Now, it's payback time and Kirk Franklin has the bill in his hand. A choir-leader in the tradition of James Cleveland, Franklin, in his early twenties, has the build of Prince, works the stage like Morris Day, conducts his excellent eight-voice choir (in the USA it would be twice the size) with a flick of the head or shrug of the shoulder, struts with the cockiness of a hip hop star and scoops up secular styles from all over - calypso, reggae, samba, P-Funk and, obviously, soul.

His mixture of traditional gospel singing values in eclectic clothes and 1990s presentation has helped Kirk Franklin & The Family, his first album on a fledgling independent label, Gospo Centric, sell 1.5 million - unheard of for a gospel debut (it has been selling faster than Boyz II Men or TLC in some areas). The second album, Whatcha Lookin' 4, reached 23 on the Billboard pop album charts, topped the Gospel and Contemporary Christian (ie vapid white gospel) charts and became the first gospel LP to reach the R&B Top 10 since 1972. The man has spread his word.

Kirk appeals to young fans who might be more excited by gangsta rap because he's been down in the 'hood - abandoned by his parents at the age of three, raised by a distant aunt, offered a recording contract at age seven, made a Minister of Music in his church at 11. Soon after, he was an off-the- rails youth in a gang, redeemed only when a close friend was shot and killed.

Now he's a man in a grey suit - but it's a zoot suit and his white collarless shirt is matched by blindingly white shoes.
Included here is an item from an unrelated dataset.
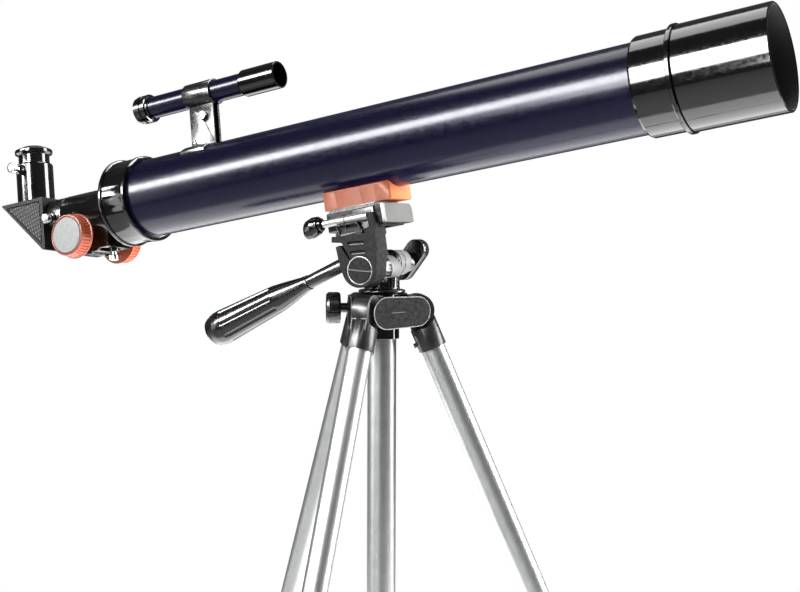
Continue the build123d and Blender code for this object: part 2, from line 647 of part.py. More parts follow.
def handle_grip():
    """Tapered grip with long rounded flutes and an end disc."""
    outline = [(30.0, 4.95), (30.0, 5.5), (35.0, 5.9), (50.0, 8.6), (60.0, 10.2), (112.0, 12.9), (117.0, 12.7),
               (121.5, 11.2), (122.6, 11.2), (124.6, 10.2), (124.6, 0), (52.5, 0), (52.5, 4.95)]
    grip = turned(*outline)
    grip += ring(117.5, 119.5, 12.2, 5.0)
    for index in range(8):
        y, z = polar(1.0, index * 45.0)
        start, end = (62.0, y * 12.3, z * 12.3), (108.0, y * 14.6, z * 14.6)
        grip -= rod(start, end, 3.0) + Pos(*start) * Sphere(3.0) + Pos(*end) * Sphere(3.0)
    droop = math.radians(HANDLE_DROOP)
    place = Plane(origin=handle_line(0), x_dir=(-math.cos(droop), 0, -math.sin(droop)), z_dir=(0, 1, 0))
    return place * Rot(90, 0, 0) * grip


def pivot_stand():
    """The tilt pivot in the stand frame: (along, up)."""
    tilt = math.radians(TILT)
    along, up = PIVOT
    return (along * math.cos(tilt) - up * math.sin(tilt), along * math.sin(tilt) + up * math.cos(tilt))


def pan_block():
    """Turning block: ribbed neck, tongue for the tilt axle, and the lock's boss."""
    x, z = pivot_stand()
    neck = Pos(0, 0, -100.3) * fluted(12.5, 0.7, 26, 8.3)
    foot = turned_up((0, -100.3), (12.7, -100.3), (12.7, -98.9), (11.0, -98.4), (0, -98.4))
    tongue = rod((x, CHEEK[1] + GAP, z), (x, 9.0, z), 10.0)
    body = neck + foot + tongue + block((-9.0, 9.0), (CHEEK[1] + GAP, 9.0), (-95.0, z))
    body += rod((0, 8.0, -82.2), (0, 27.6, -82.2), 8.9)
    body += rod((0, 9.0, -82.2), (0, 11.5, -82.2), 9.6)
    body -= rod((x, -20, z), (x, 6.5, z), 3.95 + RUNNING)
    body -= rod((0, 13.0, -82.2), (0, 40, -82.2), 3.0 + RUNNING)
    return body - rod((0, 0, -101), (0, 0, -91.0), 5.0 + RUNNING)


def tilt_lock_knob():
    """Oval wing on a screw, on the far side of the head."""
    screw = rod((0, 13.5, -82.2), (0, 34.0, -82.2), 3.0)
    hub = rod((0, 28.0, -82.2), (0, 37.0, -82.2), 7.4)
    wing = extrude(SlotOverall(34.0, 15.5), amount=8.0)
    wing -= Pos(0, 0, 7.0) * extrude(SlotOverall(29.0, 10.5), amount=2.0)
    along, up = polar(1.0, 52.0)
    place = Plane(origin=(1.0, 36.0, -80.5), x_dir=(along, 0, up), z_dir=(0, 1, 0))
    return screw + hub + place * wing


# ---- Column, crown and legs ----------------------------------------------------

def center_column():
    """Tube that lifts the head."""
    return collar(-CROWN_TOP - COLUMN_LENGTH, -CROWN_TOP + 0.2, COLUMN_RADIUS, COLUMN_RADIUS - 1.0)


def column_head():
    """Plug and flange on top of the column, with the spigot the head pans on."""
    return turned_up(
        (0, -125.0), (COLUMN_RADIUS - 1.0, -125.0), (COLUMN_RADIUS - 1.0, -103.15), (15.4, -103.15),
        (16.6, -102.6), (16.6, -101.2), (15.4, -100.6), (5.0, -100.6), (5.0, -91.5), (0, -91.5))


def leg_crown():
    """Casting with three forked arms for the legs, and the pins the legs turn on."""
    crown = collar(-CROWN_BOTTOM, -CROWN_TOP, 17.5, 5.0)
    pins = []
    for azimuth in LEG_AZIMUTHS:
        turn = Rot(0, 0, azimuth)
        arm = block((0, PIVOT_RADIUS), (-ARM_WIDTH / 2, ARM_WIDTH / 2), (-CROWN_BOTTOM, -CROWN_TOP - 0.2))
        near, far = (PIVOT_RADIUS, -ARM_WIDTH / 2, -PIVOT_DROP), (PIVOT_RADIUS, ARM_WIDTH / 2, -PIVOT_DROP)
        end = rod(near, far, ARM_RADIUS)
        crown += turn * (arm + end)
    for azimuth in LEG_AZIMUTHS:
        turn = Rot(0, 0, azimuth)
        half = TONGUE_WIDTH / 2 + GAP
        crown -= turn * block((11.6, 50.0), (-half, half), (-140.0, -100.0))
        pin = rod((PIVOT_RADIUS, -9.2, -PIVOT_DROP), (PIVOT_RADIUS, 9.2, -PIVOT_DROP), LEG_PIN_RADIUS)
        crown -= turn * pin
        pins.append(turn * pin)
    crown += collar(-135.6, -CROWN_BOTTOM, 12.3, GUIDE_RADIUS)
    knob_x, knob_y = polar(1.0, KNOB_AZIMUTH)
    boss_start, boss_end = (knob_x * 12, knob_y * 12, -113.7), (knob_x * 22, knob_y * 22, -113.7)
    crown += rod(boss_start, boss_end, 6.0)
    crown -= Pos(0, 0, -115) * Cylinder(COLUMN_RADIUS + RUNNING, 60)
    crown -= collar(-150.0, -108.0, GUIDE_RADIUS, 5.0)
    crown -= rod((0, 0, -113.7), (knob_x * 30, knob_y * 30, -113.7), 2.5 + RUNNING)
    return Compound(children=[crown] + pins)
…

His eight singers are seven Tons Of Joy (two men, five women) plus a token slimline woman and they make a righteously big-voiced noise.

"You wanna have church with me?" he challenges in the manner of a rapper, though grandparents in the 98 per cent black audience - many family groups spanned three generations - will have recalled Havin' Church, a landmark James Cleveland album. The refrains veer from standard gospel choruses ("I'd rather have Jesus than silver and gold," arranged like the swaying chorus of an AOR ballad) to urgent call-and-response.
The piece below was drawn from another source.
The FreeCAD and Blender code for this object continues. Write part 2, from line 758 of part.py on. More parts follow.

"What would happen," he wonders aloud, "if James Brown got saved?" before he and The Family rip into "Sex Machine". He's led off exhausted, like the Godfather of Soul in a mock fainting fit, except Franklin's "cape" is a more prosaic towel.

He returns to close with the title track of his second album, teaching the audience to do "The Devil Stomp", with vigorous, leggy steps. These days, it seems as if Satan doesn't even have the best dances.